Like a number of your films, including the thrillers like Boarding Gate, Summer Hours contains very long scenes, and very long sort of chamber-piece sequences. The first 25 minutes of the film is the last time the family is all together, and the next 25 minutes basically takes place on the day on which the three siblings all gather in the wake of the mother’s death; there are these big chunks of narrative followed by even larger gaps. That’s something that’s obviously built into the script, and structurally it’s something you seem to do often. What is it about that type of scene structure that you’re drawn to? Well, in the case of Summer Hours it was specifically a kind of four-act structure, and each captured one specific moment, with long lapses of time in between them. Ultimately that kind of structure is as much about what I say as about what I don’t say. The long lapses of time that exist between the sequences provide a structure that is all about taking a view of these people at different moments around one central event, which is the death of Hélène. So it was very clear from the start for me that I had this first act that was the last weekend in the house. The second act was after Hélène’s death, how they decide to sell the house. Then the third part was how the house is sold. One last part is how the kids say goodbye to the house. And so that was for me the arc. Specifically in Summer Hours, I wanted to keep things as simple as possible, have as few locations as possible, have more time to get into the characters. When I was doing Boarding Gate it was very different in the sense that it’s a movie that’s cut in two. The first part is more like a chamber piece that is kind of like generating energy that all of a sudden blows up in your face when the character gets to Hong Kong. Then all of a sudden it becomes the opposite. It had also to do with the fact that when I had my two characters together I wanted to go as far as I could into the texture of their relationship. It’s about giving myself time to accompany my characters within the story in order to get into the complexity, get into the nuances, get into beings.
When I’m making Summer Hours, which is a movie about a family and which is a collective film in many ways, I have to get into the tiny nuances of how each of the characters function. I must get the contradictions, the nuances, because I have to understand the reasons of each and every one of them, and I have to capture that.
The cast contains a number of people who you’ve worked with before, including Charles Berling, but it also has people you haven’t directed before, such as Juliette Binoche. Does the duration of your relationship with your actors affect the way you direct them? Well, yes, it does. In the case of Summer Hours, the connection between this film and Les destinées sentimentales was very important also in terms of the cast, really, because the fact that I had already worked with them, that they knew each other, that they had already functioned together and had some background to my story and methods. There was continuously something that was working for them from the beginning because of their shared past. Ultimately the same goes for the teenagers, because Emile Berling, he was around when we were shooting. He was a child running around the set when we were shooting Les destinées 10 years ago. So he’s also aware of that story. The same for Alice, because Alice de Lencquesaing — she plays Sylvie — she is the daughter of Caroline Champetier, the famous cameraman, and of Louis-Do de Lencquesaing, who was one of the characters also in Les destinées sentimentales. So she was also with us as a child when we were making that film. So it pretty much makes sense.

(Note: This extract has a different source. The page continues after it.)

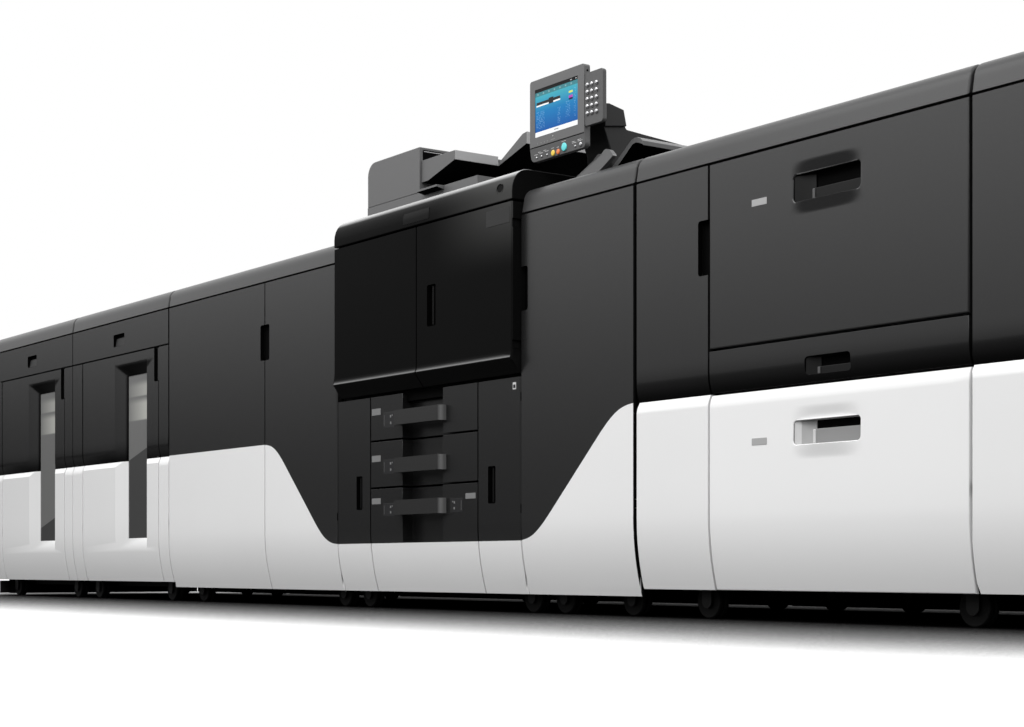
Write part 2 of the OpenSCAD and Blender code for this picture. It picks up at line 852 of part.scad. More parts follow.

Juliette Binoche is a different story, because Juliette I’ve known forever. I’ve known her since 1984, because I wrote with André Téchiné Rendez-vous, which is really what made her a movie star. The film was in Cannes, André got the Best Director prize, and the film was a big hit. For me it was also my big break as a screenwriter. It’s the movie that helped me so much get my first feature happening. So we’ve known each other when we were just two kids, on that film and ever since we’ve wanted to work together. We kept on bumping into each other, saying, “We should be working together. We should get a film together.” In this case, because she was involved on Hou Hsiao-hsien’s project, Flight of the Red Balloon, which was also initially part of the Musée d’Orsay project, it made quite a bit of sense.
She’s blonde in both films. It’s a bit of a connection between these two films, and at last we could work together! I told her,“It’s a small part. The film I’m making is about a family. There’s no main part per se but, you know, it’s an ensemble piece,” and she said, “Yeah, great. No problem. I’ll do it.” She made it happen in many ways, the finances of the film and so on. Her participation was paramount.